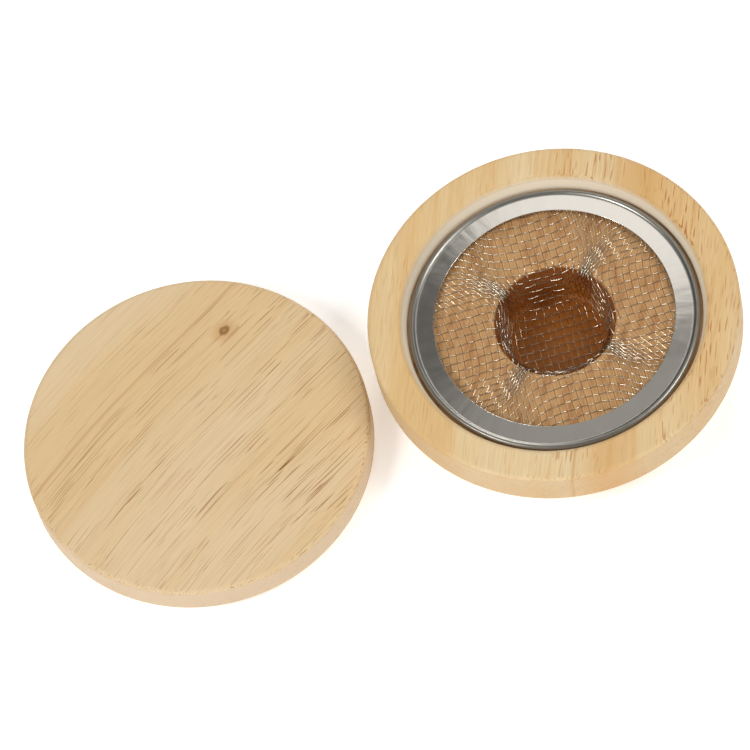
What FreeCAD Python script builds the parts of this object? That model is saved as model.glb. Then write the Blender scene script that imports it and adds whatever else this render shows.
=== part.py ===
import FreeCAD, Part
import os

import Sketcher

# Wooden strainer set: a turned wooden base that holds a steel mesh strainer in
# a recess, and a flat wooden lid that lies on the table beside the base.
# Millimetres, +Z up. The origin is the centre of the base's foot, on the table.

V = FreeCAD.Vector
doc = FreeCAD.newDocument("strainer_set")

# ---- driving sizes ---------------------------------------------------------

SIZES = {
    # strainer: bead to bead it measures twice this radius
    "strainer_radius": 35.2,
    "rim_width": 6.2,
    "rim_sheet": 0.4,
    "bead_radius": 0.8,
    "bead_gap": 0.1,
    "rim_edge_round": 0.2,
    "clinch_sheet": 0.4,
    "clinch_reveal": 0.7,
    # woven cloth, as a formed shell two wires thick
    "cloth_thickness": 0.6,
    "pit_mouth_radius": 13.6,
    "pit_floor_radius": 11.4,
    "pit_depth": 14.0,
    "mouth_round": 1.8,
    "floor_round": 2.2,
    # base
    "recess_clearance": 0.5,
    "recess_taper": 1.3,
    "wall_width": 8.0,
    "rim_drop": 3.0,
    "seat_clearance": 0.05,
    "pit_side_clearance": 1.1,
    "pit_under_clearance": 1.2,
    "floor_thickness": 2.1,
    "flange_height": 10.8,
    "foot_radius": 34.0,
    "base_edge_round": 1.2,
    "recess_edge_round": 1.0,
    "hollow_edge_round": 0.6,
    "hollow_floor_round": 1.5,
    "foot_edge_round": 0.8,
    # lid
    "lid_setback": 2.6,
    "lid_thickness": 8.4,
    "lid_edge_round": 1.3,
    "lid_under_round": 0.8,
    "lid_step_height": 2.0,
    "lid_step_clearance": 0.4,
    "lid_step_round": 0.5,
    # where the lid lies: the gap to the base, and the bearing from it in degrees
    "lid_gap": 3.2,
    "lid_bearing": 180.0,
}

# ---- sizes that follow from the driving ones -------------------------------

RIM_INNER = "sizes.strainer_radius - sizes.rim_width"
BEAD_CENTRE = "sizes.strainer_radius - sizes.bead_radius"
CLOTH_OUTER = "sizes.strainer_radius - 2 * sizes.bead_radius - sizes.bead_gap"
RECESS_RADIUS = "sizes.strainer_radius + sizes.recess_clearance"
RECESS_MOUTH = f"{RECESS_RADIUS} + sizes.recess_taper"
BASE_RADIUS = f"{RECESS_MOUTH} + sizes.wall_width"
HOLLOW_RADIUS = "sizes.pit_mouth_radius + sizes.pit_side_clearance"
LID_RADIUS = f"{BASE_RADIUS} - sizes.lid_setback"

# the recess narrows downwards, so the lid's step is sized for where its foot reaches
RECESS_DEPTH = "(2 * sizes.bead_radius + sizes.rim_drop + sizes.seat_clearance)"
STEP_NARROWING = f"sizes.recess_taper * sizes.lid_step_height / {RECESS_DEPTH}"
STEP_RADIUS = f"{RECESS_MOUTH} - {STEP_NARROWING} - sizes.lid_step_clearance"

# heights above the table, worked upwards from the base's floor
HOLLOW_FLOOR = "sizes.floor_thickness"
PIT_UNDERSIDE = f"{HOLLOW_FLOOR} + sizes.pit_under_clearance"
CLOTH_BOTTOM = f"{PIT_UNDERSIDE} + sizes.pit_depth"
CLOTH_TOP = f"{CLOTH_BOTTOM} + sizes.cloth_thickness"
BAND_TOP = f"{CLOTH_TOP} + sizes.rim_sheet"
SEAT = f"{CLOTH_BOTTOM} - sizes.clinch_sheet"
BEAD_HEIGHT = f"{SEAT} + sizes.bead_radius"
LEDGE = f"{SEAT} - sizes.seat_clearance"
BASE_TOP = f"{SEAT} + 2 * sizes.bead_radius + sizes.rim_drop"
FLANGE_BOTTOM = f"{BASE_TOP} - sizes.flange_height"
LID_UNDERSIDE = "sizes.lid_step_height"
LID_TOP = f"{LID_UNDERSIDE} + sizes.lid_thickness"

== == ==

Scan the data above; copy every line where "FreeCAD" appears.

What FreeCAD Python script builds the parts of this object? That model is saved as model.glb. Then write the Blender scene script that imports it and adds whatever else this render shows.
import FreeCAD, Part
V = FreeCAD.Vector
doc = FreeCAD.newDocument("strainer_set")